--- Start ---

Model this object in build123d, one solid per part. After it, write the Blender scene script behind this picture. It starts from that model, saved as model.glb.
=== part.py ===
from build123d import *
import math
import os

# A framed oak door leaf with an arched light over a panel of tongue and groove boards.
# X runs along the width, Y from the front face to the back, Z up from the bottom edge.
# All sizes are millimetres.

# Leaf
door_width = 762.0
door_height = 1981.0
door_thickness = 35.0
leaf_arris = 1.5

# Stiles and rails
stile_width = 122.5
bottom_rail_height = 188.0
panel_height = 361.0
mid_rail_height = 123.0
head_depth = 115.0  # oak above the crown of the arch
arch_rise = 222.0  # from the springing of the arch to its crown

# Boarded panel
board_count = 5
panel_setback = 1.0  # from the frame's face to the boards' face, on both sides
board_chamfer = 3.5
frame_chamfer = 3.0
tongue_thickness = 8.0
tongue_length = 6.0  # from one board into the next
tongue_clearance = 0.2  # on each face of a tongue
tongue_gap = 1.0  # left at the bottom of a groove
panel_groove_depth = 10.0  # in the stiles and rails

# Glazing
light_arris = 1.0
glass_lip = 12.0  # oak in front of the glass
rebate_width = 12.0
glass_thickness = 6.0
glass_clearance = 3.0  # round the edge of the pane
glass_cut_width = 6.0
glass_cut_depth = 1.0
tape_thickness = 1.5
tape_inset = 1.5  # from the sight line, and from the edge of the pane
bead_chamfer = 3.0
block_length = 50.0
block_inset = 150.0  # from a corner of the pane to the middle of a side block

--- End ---
--- Start ---

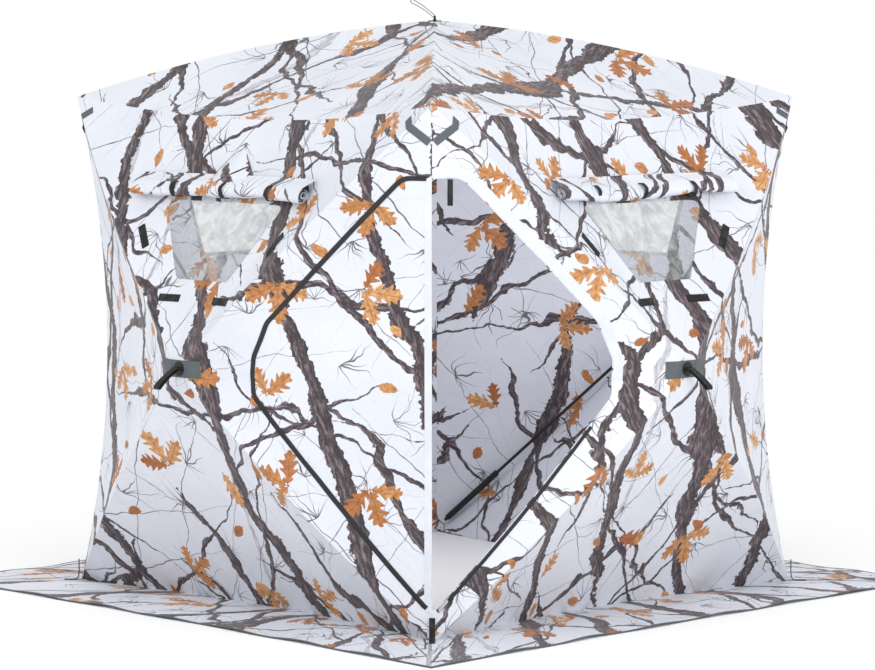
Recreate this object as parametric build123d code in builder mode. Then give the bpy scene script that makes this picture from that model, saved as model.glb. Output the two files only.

--- End ---

- [EXERCISE TASK] Your task is to repeat the lines from the one containing "Model this object" to the one containing "leaf_arris = 1.5", both lines included. Leave out every other line.

- [RESPONSE TO THIS TASK]
Model this object in build123d, one solid per part. After it, write the Blender scene script behind this picture. It starts from that model, saved as model.glb.
=== part.py ===
from build123d import *
import math
import os

# A framed oak door leaf with an arched light over a panel of tongue and groove boards.
# X runs along the width, Y from the front face to the back, Z up from the bottom edge.
# All sizes are millimetres.

# Leaf
door_width = 762.0
door_height = 1981.0
door_thickness = 35.0
leaf_arris = 1.5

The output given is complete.